Winnett was born in 1849 in Ireland, possibly in Killaloe or Dublin. His family, which included his parents, Henry and Ellen (nee North) Winnett and his brothers Henry and Frederick, emigrated to Canada in 1855. The family settled in London, Ontario, a center of the burgeoning Southwestern Ontario oil industry. Edward’s father  started a boiler shop in London, building steam boilers, which were essential to the early oil industry.

Edward Winnett’s first job was as a messenger for the Tecumseh House Hotel, which he began in 1865. In 1873, Winnett married Anna Jane Winnett, who the family called Annie. She was his cousin who had previously immigrated to Canada. Their first child, Frederick Walter Winnett was born in 1874. By then, Edward was working at his father’s boiler shop and learning the business. Edward and Anna Jane would have 11 children between 1874 and 1896, six of whom were alive in 1897.[1]

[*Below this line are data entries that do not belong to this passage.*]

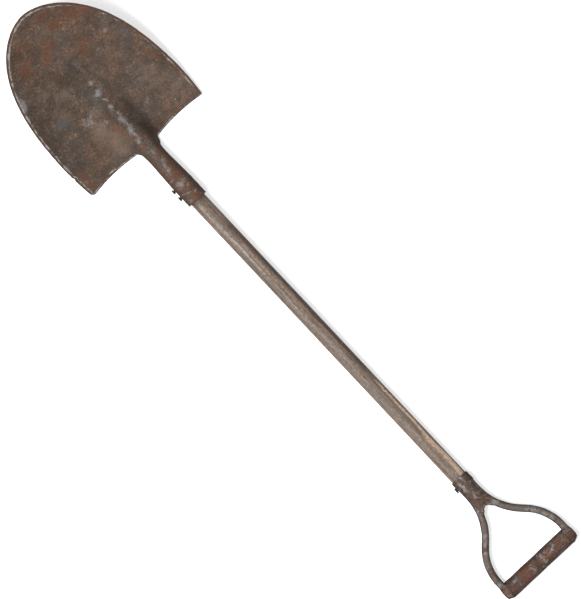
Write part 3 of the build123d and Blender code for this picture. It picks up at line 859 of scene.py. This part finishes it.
def makeTurnedTree():
    # a round bar swept along a line of points that carry their own radius, then roughened
    tree = bpy.data.node_groups.new("turnedPiece", "GeometryNodeTree")
    kinds = {"Geometry": "NodeSocketGeometry", "Sides": "NodeSocketInt", "Lump Depth": "NodeSocketFloat",
             "Lump Size": "NodeSocketFloat", "Lump Stretch": "NodeSocketFloat",
             "Groove Depth": "NodeSocketFloat", "Groove Size": "NodeSocketFloat",
             "Seed": "NodeSocketFloat", "Finish": "NodeSocketMaterial"}
    for label, kind in kinds.items():
        tree.interface.new_socket(label, in_out="INPUT", socket_type=kind)
    tree.interface.new_socket("Geometry", in_out="OUTPUT", socket_type="NodeSocketGeometry")
    given, made = tree.nodes.new("NodeGroupInput"), tree.nodes.new("NodeGroupOutput")
    link = tree.links.new
    line = tree.nodes.new("GeometryNodeMeshToCurve")
    ring = tree.nodes.new("GeometryNodeCurvePrimitiveCircle")
    ring.inputs["Radius"].default_value = 1.0
    radius = tree.nodes.new("GeometryNodeInputNamedAttribute")
    radius.inputs["Name"].default_value = "turnedRadius"
    sweep = tree.nodes.new("GeometryNodeCurveToMesh")
    sweep.inputs["Fill Caps"].default_value = True
    link(given.outputs["Geometry"], line.inputs["Mesh"])
    link(given.outputs["Sides"], ring.inputs["Resolution"])
    link(line.outputs[0], sweep.inputs["Curve"])
    link(ring.outputs[0], sweep.inputs["Profile Curve"])
    link(radius.outputs["Attribute"], sweep.inputs["Scale"])
    position = tree.nodes.new("GeometryNodeInputPosition")
    squeeze = tree.nodes.new("ShaderNodeVectorMath")
    squeeze.operation = "MULTIPLY"
    combine = tree.nodes.new("ShaderNodeCombineXYZ")
    combine.inputs["X"].default_value = 1.0
    combine.inputs["Z"].default_value = 1.0
    link(given.outputs["Lump Stretch"], combine.inputs["Y"])
    link(position.outputs[0], squeeze.inputs[0])
    link(combine.outputs[0], squeeze.inputs[1])

    def relief(depth, size, detail):
        node = tree.nodes.new("ShaderNodeTexNoise")
        node.noise_dimensions = "4D"
        node.inputs["Detail"].default_value = detail
        link(squeeze.outputs[0], node.inputs["Vector"])
        link(given.outputs["Seed"], node.inputs["W"])
        link(calc(tree, "DIVIDE", 1.0, given.outputs[size]), node.inputs["Scale"])
        return times(tree, calc(tree, "SUBTRACT", node.outputs["Fac"], 0.5), given.outputs[depth])

    lumps = relief("Lump Depth", "Lump Size", 2.0)
    grooves = calc(tree, "MINIMUM", relief("Groove Depth", "Groove Size", 3.0), 0.0)
    out = tree.nodes.new("ShaderNodeVectorMath")
    out.operation = "SCALE"
    link(tree.nodes.new("GeometryNodeInputNormal").outputs[0], out.inputs[0])
    link(calc(tree, "ADD", lumps, grooves), out.inputs["Scale"])
    move = tree.nodes.new("GeometryNodeSetPosition")
    link(sweep.outputs[0], move.inputs["Geometry"])
    link(out.outputs[0], move.inputs["Offset"])
    real = tree.nodes.new("GeometryNodeRealizeInstances")
    finish = tree.nodes.new("GeometryNodeSetMaterial")
    link(move.outputs[0], real.inputs[0])
    link(real.outputs[0], finish.inputs["Geometry"])
    link(given.outputs["Finish"], finish.inputs["Material"])
    link(finish.outputs[0], made.inputs[0])
    return tree


turnedTree = makeTurnedTree()


def turnPiece(name, stations, axis, middle, values, material):
    # stations are (place along the axis, radius); middle is where the axis passes
    direction = Vector(axis)
    start = bpy.data.meshes.new(name + "Line")
    points = [tuple(Vector(middle) + direction * station) for station, _ in stations]
    start.from_pydata(points, [(i, i + 1) for i in range(len(points) - 1)], [])
    radii = start.attributes.new("turnedRadius", "FLOAT", "POINT")
    radii.data.foreach_set("value", [radius for _, radius in stations])
    blank = addObject(name + "Line", start)
    modifier = blank.modifiers.new("turned", "NODES")
    modifier.node_group = turnedTree
    items = turnedTree.interface.items_tree
    sockets = {item.name: item.identifier for item in items if item.in_out == "INPUT"}
    for label, value in {**values, "Finish": material}.items():
        modifier[sockets[label]] = value
    mesh = skinOf(blank, modifier)
    mesh.name = name
    cleanMesh(mesh, mergeWithin=0.002 * mm)
    return addObject(name, mesh)


shaft = {
    "radius": clip["dims"]["r_mm"] * mm, "seatSwell": 1.5 * mm, "seatStart": 2.5 * mm, "seatEnd": 80.0 * mm,
    "seatStraight": 36.0 * mm, "seatTip": 12.1 * mm,
    "yokeRelief": 0.45 * mm, "yokeSeat": 36.0 * mm, "yokeTip": 11.3 * mm,
    "rowSpacing": 4.0 * mm, "sides": 180,
    "lumps": {"Lump Depth": 0.5 * mm, "Lump Size": 9.0 * mm, "Lump Stretch": 0.06, "Groove Depth": 0.9 * mm,
              "Groove Size": 1.9 * mm, "Seed": 4.0},
}
shaftLook = {
    "grain": (paint(106, 91, 80), paint(144, 126, 112)), "dullPatch": paint(118, 108, 98),
    "warmPatch": paint(152, 126, 110), "crack": paint(70, 56, 47), "breakTone": paint(96, 84, 74),
    "paleFleck": paint(172, 164, 154), "darkFleck": paint(88, 76, 66), "mouthDarkTone": paint(84, 62, 50),
    "sheen": 0.3, "bumpStrength": 0.6, "bumpDepth": 0.5 * mm, "wander": 40.0, "streakFade": 12.0,
    # streaks: turn from the top and half width (degrees), from and to (mm from the blade's socket),
    # colour, strength
    "streaks": [
        (-14, 15, 2, 110, paint(170, 160, 154), 0.75), (-12, 7, 82, 215, paint(190, 182, 176), 0.7),
        (14, 11, 88, 215, paint(172, 146, 124), 0.8), (20, 8, 5, 90, paint(146, 118, 98), 0.6),
        (38, 12, 8, 130, paint(124, 92, 78), 0.7), (58, 28, 55, 350, paint(70, 52, 44), 0.85),
        (-8, 12, 215, 380, paint(152, 146, 142), 0.5), (8, 8, 250, 400, paint(160, 132, 116), 0.5),
        (26, 3, 225, 370, paint(176, 142, 114), 0.6), (46, 17, 372, 560, paint(234, 198, 168), 0.9),
        (28, 17, 475, 565, paint(224, 192, 166), 0.9), (20, 2.5, 420, 530, paint(60, 45, 36), 0.7),
        # painted shade: the dark band at -78 degrees darkens the shaft's left edge along its whole length
        (-30, 9, 380, 540, paint(146, 132, 122), 0.5), (-78, 24, 0, 553, paint(100, 80, 64), 0.6),
        (-66, 7, 5, 560, paint(168, 136, 110), 0.7), (64, 8, 360, 553, paint(96, 76, 62), 0.5),
    ],
    # short dark breaks across the pale streak: place (mm), turn from the top (degrees)
    "breaks": [(22, -10), (58, -8), (72, -4), (112, -2), (140, 6)],
}


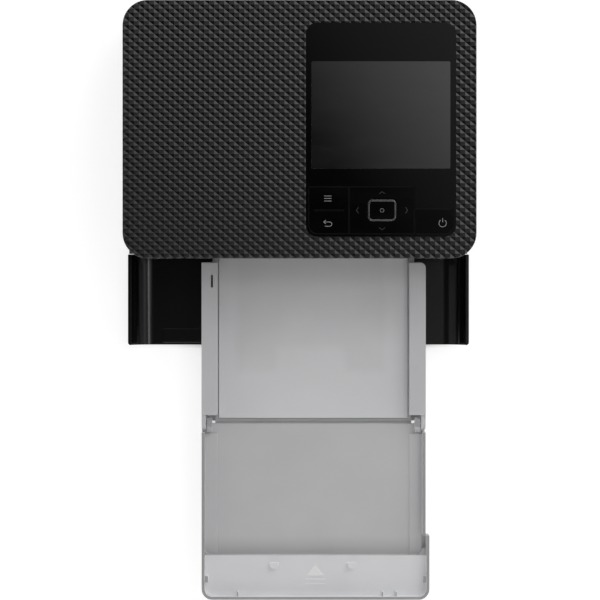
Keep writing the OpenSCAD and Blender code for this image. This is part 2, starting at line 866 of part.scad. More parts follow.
module front_door() {
    free_y = hinge_y - door_reach;
    near_y = hinge_y - door_clear;
    end_y = hinge_y - 0.2;
    color([0.05, 0.05, 0.055])
    difference() {
        union() {
            intersection() {
                difference() {
                    translate([0, end_y, door_under])
                        rotate([90, 0, 0])
                            linear_extrude(end_y - free_y)
                                difference() {
                                    door_section(0);
                                    translate([0, eps])
                                        door_section(door_t);
                                }
                    // only the curled ends reach up to the hinge's axis
                    block([-opening_x - 1, near_y, 0], [opening_x + 1, end_y + 1, 2 * corner_r]);
                }
                // small radius at the free edge's corners
                union() {
                    block([-half_w, free_y + door_corner_r, 0], [half_w, end_y + 1, 2 * corner_r]);
                    translate([0, free_y + body_d / 2, 0])
                        rounded_plate(body_w, body_d, door_corner_r, 0, 2 * corner_r);
                }
            }
            block([ledge_x0, free_y + 1.2, door_under + door_t - eps],
                [ledge_x1, free_y + ledge_l, door_under + door_t + ledge_t]);
            // knuckles round the hinge pins
            for (side = [-1, 1])
                translate([side * knuckle_x, 0, 0]) {
                    rod_x(-knuckle_l / 2, knuckle_l / 2, hinge_y, hinge_z, nose_r - 0.1);
                    block([-knuckle_l / 2, near_y - eps, door_under],
                        [knuckle_l / 2, hinge_y, door_under + door_t]);
                }
        }
        for (side = [-1, 1])
            rod_x(side * knuckle_x - knuckle_l, side * knuckle_x + knuckle_l,
                hinge_y, hinge_z, door_pin_r + shaft_gap);
    }
}

module front_door_pins() {
    color([0.7, 0.7, 0.72])
    door_pin_bores(door_pin_r);
}

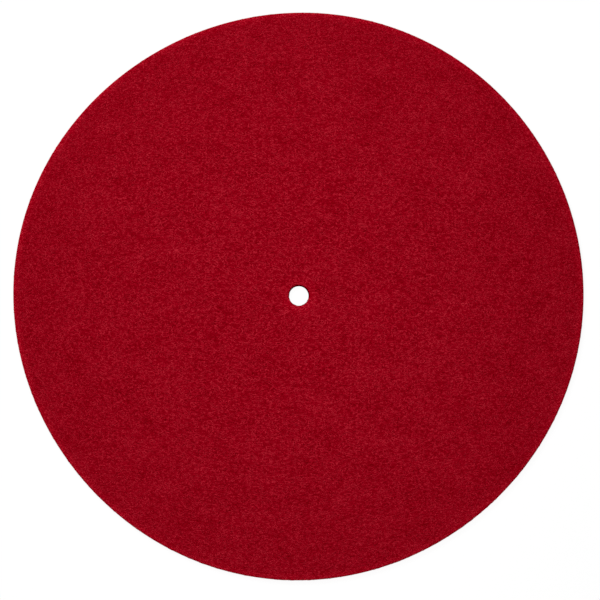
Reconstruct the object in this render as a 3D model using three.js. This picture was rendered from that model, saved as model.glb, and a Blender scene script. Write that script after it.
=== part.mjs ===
// Felt mat for a record player's platter: one round of red wool felt, punched flat, with a hole for the spindle.
// Millimetres, +Z up. The origin is the centre of the underside, and the mat lies on z = 0.

import * as THREE from "three";

// The round, as it is punched
const outerDiameter = 295;
const spindleHoleDiameter = 10.4;
const feltThickness = 3;

// The punch drags the felt's top edge down, and leaves the lower edge nearly sharp
const topRimRadius = 0.8;
const lowerRimRadius = 0.3;
const topHoleRadius = 0.5;
const lowerHoleRadius = 0.3;

// How finely the round edges are divided
const turnSteps = 180;
const cornerSteps = 3;

const feltColour = new THREE.Color().setRGB(140 / 255, 7 / 255, 23 / 255, THREE.SRGBColorSpace);
const feltRoughness = 0.95;

// Points of a quarter circle in the section (x is the distance from the axis, y the height),
// from startAngle anticlockwise.
function roundedCorner(centreX, centreY, radius, startAngle) {
  const points = [];
  for (let step = 0; step <= cornerSteps; step += 1) {
    const angle = startAngle + (step / cornerSteps) * (Math.PI / 2);
    points.push(
      new THREE.Vector2(centreX + radius * Math.cos(angle), centreY + radius * Math.sin(angle)),
    );
  }
  return points;
}

// The felt's section on one side of the axis: anticlockwise from the foot of the rim, over the
// top face to the hole's wall, and closed on itself along the underside.
function feltSection() {
  const rim = outerDiameter / 2;
  const hole = spindleHoleDiameter / 2;
  const points = [
    ...roundedCorner(rim - lowerRimRadius, lowerRimRadius, lowerRimRadius, -Math.PI / 2),
    ...roundedCorner(rim - topRimRadius, feltThickness - topRimRadius, topRimRadius, 0),
    ...roundedCorner(hole + topHoleRadius, feltThickness - topHoleRadius, topHoleRadius, Math.PI / 2),
    ...roundedCorner(hole + lowerHoleRadius, lowerHoleRadius, lowerHoleRadius, Math.PI),
  ];
  points.push(points[0].clone());
  return points;
}

function feltMat() {
  const geometry = new THREE.LatheGeometry(feltSection(), turnSteps);
  geometry.rotateX(Math.PI / 2);
  const material = new THREE.MeshStandardMaterial({
    color: feltColour,
    roughness: feltRoughness,
    metalness: 0,
  });
  const mesh = new THREE.Mesh(geometry, material);
  mesh.name = "felt_mat";
  return mesh;
}

const platterMat = new THREE.Group();
platterMat.add(feltMat());

export default platterMat;
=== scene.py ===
"""A red wool felt mat for a record player's platter, lying on a pale floor and seen from straight above.

The felt round is one closed mesh with a soft, uneven face and a punched edge. Curled strands of wool lie
over it with both ends rooted in it, as the loose top fibres of pressed felt do.
"""

import math

import bpy
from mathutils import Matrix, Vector, noise


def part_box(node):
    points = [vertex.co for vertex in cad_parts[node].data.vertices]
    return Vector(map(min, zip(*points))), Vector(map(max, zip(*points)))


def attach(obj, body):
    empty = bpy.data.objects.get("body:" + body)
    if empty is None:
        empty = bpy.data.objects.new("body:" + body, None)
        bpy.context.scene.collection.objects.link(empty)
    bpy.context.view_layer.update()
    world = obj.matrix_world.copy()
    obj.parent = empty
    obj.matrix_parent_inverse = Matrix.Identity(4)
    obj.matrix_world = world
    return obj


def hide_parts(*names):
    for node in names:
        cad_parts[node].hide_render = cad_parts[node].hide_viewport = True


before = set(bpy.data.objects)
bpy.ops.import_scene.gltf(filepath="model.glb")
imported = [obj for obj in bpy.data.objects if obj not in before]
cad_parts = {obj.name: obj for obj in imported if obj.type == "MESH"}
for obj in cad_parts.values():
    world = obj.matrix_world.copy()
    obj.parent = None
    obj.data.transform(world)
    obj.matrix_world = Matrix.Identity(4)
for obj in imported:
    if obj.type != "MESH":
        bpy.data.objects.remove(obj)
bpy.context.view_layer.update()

# Sizes that come from the CAD part, in metres. The hole is a little narrower than the CAD's, which makes up
# for a render's edge pixels: there the bright floor outweighs the wool more than it does in the photograph.
MM = 0.001
mat_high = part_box("felt_mat")[1]
RIM_RADIUS = mat_high.x
THICKNESS = mat_high.z
HOLE_NARROWING = 0.15 * MM
CAD_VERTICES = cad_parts["felt_mat"].data.vertices
HOLE_RADIUS = min(math.hypot(v.co.x, v.co.y) for v in CAD_VERTICES) - HOLE_NARROWING

# Punched edges: the punch drags the top edge down in a soft curve and leaves the foot nearly sharp.
# The round stands on its nap, a little above the floor.
TOP_RIM_ROUND = 0.8 * MM
TOP_HOLE_ROUND = 0.5 * MM
FOOT_ROUND = 0.3 * MM
CORNER_STEPS = 4
UNDER_NAP = 0.13 * MM

# Mesh cells: fine on the face that shows, coarser beneath. Round the mat they may be longer by a share.
WALL_CELL = 0.75 * MM
FACE_CELL = 1.3 * MM
UNDER_CELL = 2.6 * MM
LONGEST_CELL = 1.3
HOLE_SEGMENTS = 48

# The punch also presses a shallow shoulder into the face along the rim and round the hole
SHOULDER_DROP = 0.22 * MM
SHOULDER_WIDTH = 4.0 * MM
SHOULDER_POWER = 2

# Unevenness of the face: height and width of its soft rises, and how fast it dies away down the edge
RELIEF_HEIGHT = 0.07 * MM
RELIEF_WIDTH = 5.0 * MM
SWELL_HEIGHT = 0.05 * MM
SWELL_WIDTH = 22.0 * MM
RELIEF_DEPTH_POWER = 2

# How far the punched outline wanders from a true circle: waves round the rim, height, turn in degrees.
# The power says how fast the wander dies away towards the hole.
OUTLINE_WANDER = ((2, 0.42 * MM, -37), (3, 0.33 * MM, -125), (4, 0.30 * MM, 44))
WANDER_POWER = 3

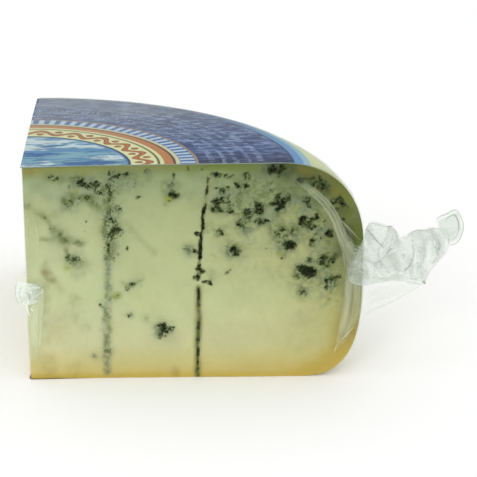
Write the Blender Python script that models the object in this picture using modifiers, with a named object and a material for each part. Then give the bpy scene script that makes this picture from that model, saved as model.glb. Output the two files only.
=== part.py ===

Following the death of his mother in 1883, Edward  and his family moved to Oil Springs, Ontario where he opened the Winnett Boiler Workshop a couple years later.  In 1890-1891, Edward Winnet moved to nearby Petrolia, leaving his son Frederick to run the boiler shop in Oil Springs. Fred was only 16 years old when his father left him in charge.[3] Boiler makers like the Winnetts were essential to the early oil industry, as they helped to build the engines that pumped the oil out of the ground.. But by the 1890s, the oil fields in Southwestern Ontario were starting to dry up. However, the skills and methods that had been refined in Enniskillen township, the center of the Canadian oil industry at the time, were invaluable on the international market. Local oil workers went abroad and helped start other nations' domestic oil producing industries. In 1897, Edward Winnett made the nine week journey from London, Ontario to Palembang on the island of Sumatra (then part of Dutch East Indies) with fellow Petrolia oil men John Crosbie, Robert Rawlings, George Luxton, and John Hall. They were hired by the Standard Oil Company to construct a refinery on Sumatra, as well as tanks and pipelines to store and move oil. He documented the trip and his time in Indonesia in his diary, which he kept for the nearly two years he was abroad. In his diary, Winnett asserted that the 140 kilometer pipeline he helped construct in Indonesia was the longest in the world at the time. He also noted that he was “the first to do a piece of boiler work on the island of Sumatra.”[4]

Like most international drillers, Edward Winnett enjoyed his time overseas. His diary contains many stories of hunting crocodiles and encounters with snakes “fully 5 feet long”.[4] He also recorded the less positive aspects of his time in Indonesia, including dealing with striking workers, loneliness, and a bout of yellow fever that put him in the hospital for four months. Deeply religious and devoted to his family, Winnett was often lonely in the jungles of Sumatra. He wrote to his family often and in turn received a steady flow of letters from them. In December 1898, Winnett decided not to renew his contract with Standard Oil and to return to Canada. The journey home took him to Singapore, where he met several Petrolia men on their way to Indonesia. Winnett traveled from Singapore to Shanghai, then across the Pacific, completing his circumnavigation of the globe.

After returning to Canada, Winnett settled into retirement. Despite the attraction of money (Winnett sent home on average $90 a month, that would be over $2,000 in 2021), he would not leave Canada for work again. He moved a short distance from Petrolia to Sarnia, Ontario, then to Port Huron, Michigan. Winnett stayed in the Port Huron area until his death in 1917, and the age of 68.[1]

References[edit]

  1. ^ a b c May, Gary (2021). Hard Oiler! The story of early Canadians' quest for oil at home and abroad. Canada: Prickly Dog Press. pp. 191–205. ISBN 9780986753480.
  2. ^ Unless stated otherwise, the information stated here comes from the diary of Edward Winnett, on file at the Oil Museum of Canada.
  3. ^ "Oil Museum of Canada". www.lambtonmuseums.ca. 2021-08-04. Retrieved 2021-08-09.
  4. ^ a b Winnett, Edward (1898). Winnett Diary. p. 95.